Le réel problème de notre génération est que le punk , et le grunge qu’il a enfanté , ont niés cette évidence. Les sex pistols avaient beau cracher sur Elvis comme sur le symbole d’un traditionalisme honteux, leur musique n’était rien d’autre que du bon vieux rock n roll hargneux. Les artistes ayant trouvé leur voie dès le premier essai se comptent sur les doigts de la main , de Led Zeppelin aux Guns , en passant par Todd Rundgren et les new york dolls (et même pour eux les références restent visibles).

Et puis il y’a ce premier disque de Ty Segall, lancé négligemment à la face du rock, avec la simplicité d’un jeune musicien, qui montre déjà un certain talent lorsqu’il s’agit de défigurer ses références. Lemons est un disque spontané, dont les rythmes sont systématiquement salis par les riffs juvéniles d’une guitare graisseuse.
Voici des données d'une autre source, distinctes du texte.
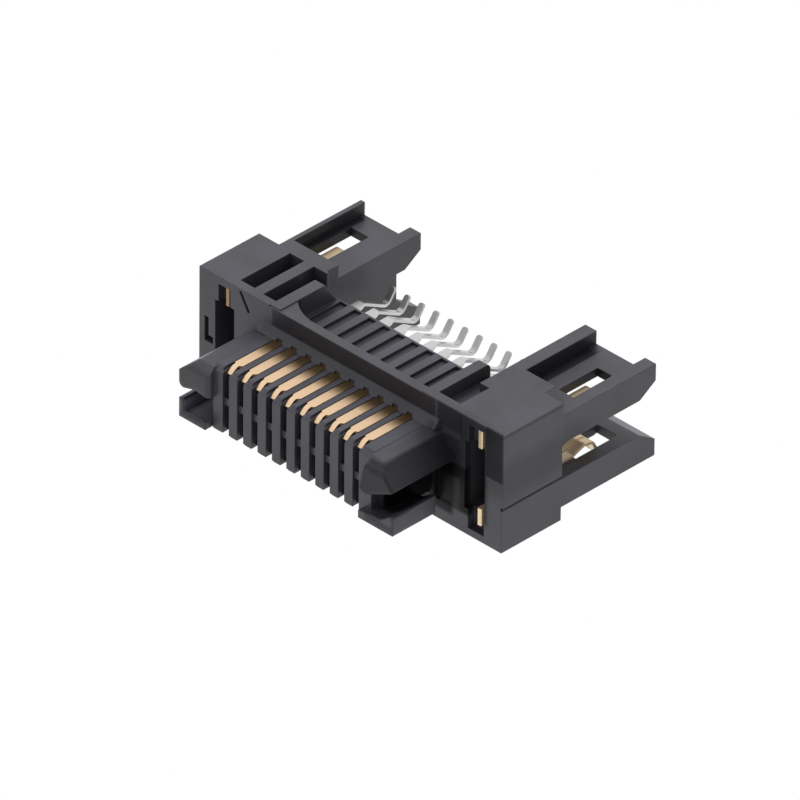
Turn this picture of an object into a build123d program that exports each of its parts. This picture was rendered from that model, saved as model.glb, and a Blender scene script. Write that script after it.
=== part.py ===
# Straddle-mount board-to-board header with power contacts in both ends.
# Millimetres. X runs along the contact rows, Y from the mating face to the
# circuit board, Z up. The origin is in the middle of the end pods' front face.
import os
from build123d import *

os.makedirs("parts", exist_ok=True)

# rows of signal contacts
PITCH = 1.27
COUNT = 10
ROW_SHIFT = -0.12        # the rows sit a little off the middle of the housing
BOARD_HALF = 0.785       # half of a 1.57 mm circuit board

# end pods and the wall between them
POD_OUT = 13.35          # outer side of a pod
POD_IN = 7.54            # inner side of a pod
POD_DEEP = 5.25          # front face to rear face
POD_HALF = 4.375         # half the height
WALL_THICK = 0.68
WALL_HALF = 4.29
PANEL_OUT = 0.1          # side panel of the right pod stands out by this
PANEL_LOW = -1.02
PANEL_GROOVE = 0.12

# body between the pods
DECK_HALF = 2.85
POCKET_WIDE = 0.64       # row of narrow pockets in the deck, one per contact
POCKET_SHIFT = 0.18
POCKET_DEEP = 0.2
POCKET_START = 2.1
POCKET_RIM = 0.16

# plug tongue
TONGUE_LONG = 5.1
TONGUE_HALF = 2.45
TONGUE_SIDE = 6.95
NOSE_TOP = 0.35          # chamfers on the front edges
NOSE_LOW = 0.17
SLOT_WIDE = 0.55
SLOT_DEEP = 1.15
RIB_ROUND = 0.24         # lower corners of the ribs between the slots
WEB_HALF = 0.26
WEB_BACK = 0.2
SIDE_GAP = 0.07          # beside a contact strip in its groove
SLOPE_UP = 0.58          # sloped foot where the tongue meets the wall
SLOPE_OUT = 0.5
SLOPE_SIDE = 7.8
ALCOVE_WIDE = 0.5
ALCOVE_DEEP = 0.16
ALCOVE_UP = 0.2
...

Ecoutez le hurler sur « Johnny» , sa guitare bourdonnant comme pour détruire la cadence chaloupée de la batterie, qui n’a pas le temps de revendiquer l’héritage de Bo Diddley. « Lovely one » pourrait d’ailleurs passer pour un blues acoustique, si il n’était pas servi par cette voix si particulière, et cette rythmique délirante.

Tout héritage est systématiquement massacré dans une folie garage rock , à l’image de ce « drop out boogie », où l’énergie viscérale du premier disque des kinks est embourbé dans une fange aussi excitante que le disque de the go , première collaboration et chef d’œuvre ultime d’un certain Jack White.

Et puis il y a « like you » , premier épisode d’une série de ballades psychédéliques s’achevant dans un déluge sonore que n’aurait pas renié Nirvana. Le tableau est déjà complet, et montre la folie de Ty Segall dans sa formule la plus crue, avant qu’il ne l’adapte à ses lubies passagères.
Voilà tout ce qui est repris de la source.